On 09/09/2016 02:58 PM, Simo Sorce wrote:
On Fri, 2016-09-09 at 13:14 +0200, Standa Laznicka wrote:
On 09/03/2016 06:25 PM, Jan Pazdziora wrote:
On Thu, Sep 01, 2016 at 11:18:45AM -0400, Simo Sorce wrote:
The thing is we (and admins) will be stuck with old client s for a loong
time, so we need to make it clear to them what works for what. We need
to allow admins to create rules that work for both new and old client
w/o interfering with each other.
In your scheme there must be a way to create a set of rule such that old
clients can login at any time while newer clients use time rules.
that was easy to accomplish by adding an auxiliary class and simply
defining a new type.
Old clients would see old stuff only, new clients would add time rules
if present.
If we have 2 completely different objects because the admin has to
create both, then old clients still care only for the old rule, new
clients instead have an interesting challenge, what rule do they apply ?
You use host groups to serve the old rule to old clients and time-based
rule to new clients. Each client will apply the rule they see.

If you happen to serve the old rule to the new client, access will
be allowed no matter what the other, time-based rule says.

You do not use magic to interpret one rule differently, one way on
one version of client and other way on different client version.

How do you make sure a new client will enforce time restriction when it
looks up the old rule as well ?
You make sure the new client does not see the old rule.

Of course admins can always create very barrow host groups and apply
rules only to them, but this is burdensome if you have a *lot* of
clients and some other people are tasked to slowly upgrade them. It is
possible though, so having 2 separate objects that new clients know
about is potentially ok. I would prefer a scheme where they could be
combined though for maximum flexibility with as little as possible
ambiguity.
I agree that managing separate host group membership might be
and extra work. But it seems to be the only way to remove the ambiguity.

I also believe there's no way avoiding that (if we want to be somehow
backward compatible).

I would just love us to come to a consensus as I am growing weary of
this discussion and am willing to go with just anything as long as it's
somehow OK with most people. Could we therefore decide to go with
something, please?
As long as the tooling does not try to replace object classes I am ok
with the solution most people agree on.

Simo.


So, basically, we are back at accessRuleType usage, which I guess is kind of ok? We may either use its multi-valueness (is that a word?) or be setting it as flags (e.g. "tu" or "ut" for URI with time rules etc.).
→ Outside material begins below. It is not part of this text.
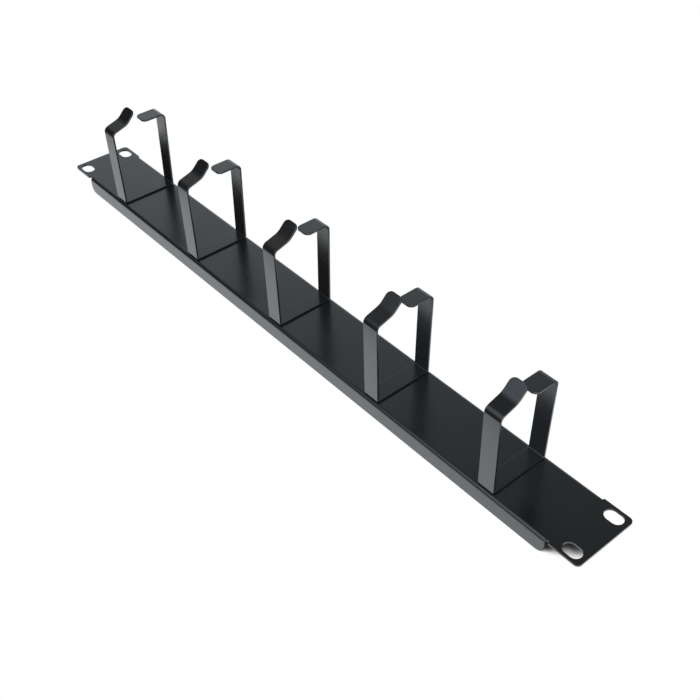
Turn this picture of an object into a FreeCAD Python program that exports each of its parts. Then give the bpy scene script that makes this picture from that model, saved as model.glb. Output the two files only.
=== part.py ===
import FreeCAD, Part
import os
import Sketcher
from math import cos, radians, sin
from FreeCAD import Vector

# Horizontal cable manager for a 19-inch rack, one unit high: a folded sheet panel with slotted
# ears, and five open rings of bent steel strap welded across its front face.
# X runs along the panel, Y across it and Z out of its front face, with Z = 0 on that face.

doc = FreeCAD.newDocument("cable_manager")

RING_COUNT = 5

# driving sizes: millimetres, and degrees for the leans and rises
SIZES = [
    ("slot_spacing", 465.1, "between slot centres along the rack's width"),
    ("slot_rise", 31.75, "between slot centres within one rack unit"),
    ("slot_length", 11.2, "end to end, along the panel"),
    ("slot_width", 7.8, "across the panel"),
    ("end_margin", 8.45, "slot centre to the end of the ear"),
    ("side_margin", 5.725, "slot centre to the long edge"),
    ("sheet", 1.2, "thickness of the panel's sheet"),
    ("ear_length", 21.8, "end of the panel to the end of a folded edge"),
    ("fold_depth", 10.9, "front face to the lip of a folded edge"),
    ("fold_radius", 1.0, "inside radius of the panel's folds"),
    ("lip_corner", 4.8, "rounding of a folded edge's lower corners"),
    ("notch_gap", 2.3, "between a folded edge's end and the ear"),
    ("notch_depth", 1.2, "long edge of the panel to the floor of a notch"),
    ("notch_corner", 1.1, "rounding of an ear's corners at the notches"),
    ("ear_corner", 2.8, "rounding of an ear's outer corners"),
    ("ring_inset", 41.4, "end of a folded edge to the middle of the outer ring"),
    ("ring_setback", 1.6, "long edge of the panel to the outside of a leg, at the panel"),
    ("ring_height", 56.9, "front face to the top of the retaining lip"),
    ("shoulder_height", 57.0, "front face to the crest of the tongue's first bend"),
    ("strap_width", 11.0, "of the rings, along the panel"),
    ("strap", 1.2, "thickness of the rings"),
    ("base_bend", 0.6, "inside radius between base and legs"),
    ("lip_bend", 2.5, "inside radius between far leg and lip"),
    ("shoulder_bend", 2.6, "inside radius between near leg and tongue"),
    ("flare_bend", 8.6, "radius of the tongue's upward sweep, on its upper face"),
    ("near_lean", 1.2, "outward lean of the near leg"),
    ("far_lean", 0.8, "outward lean of the far leg"),
    ("tongue_rise", 16.5, "slope of the tongue's first run"),
    ("flare_rise", 46.0, "slope of the tongue's end"),
    ("tongue_run", 7.1, "straight first run of the tongue"),
    ("flare_run", 7.5, "straight end of the tongue"),
    ("lip_run", 13.6, "straight run of the retaining lip"),
    ("end_corner", 3.5, "rounding of the two ends of a strap"),
]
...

In the multi-valued case, when someone adds "allow" amongst the values, it will screw HBAC evaluation up (=> deny even if it's among allow rules for the given host) but I guess that's something we could live with.

In the flag-case, the filters for obtaining the rules from IPA may seem rather ridiculous (substring match) and may be a very bad decision for future development. Also, anyone is able to add "allow" as another value but that would just be their fault.

In both cases, "allow" as an only value may be the default which states the rule may be evaluated even on older clients and SSSD just has to guess what the rule is capable of (which is OK with time rules as if there's none it means "always allow" should previous evaluation allow as well).

Please note that I rather included the rather "naive" flag implementation just to make sure to cover everything. We could just as well of course add something like "capabilities" attribute to ipaHBACRule object as another solution but that's starting to be an overkill IMO.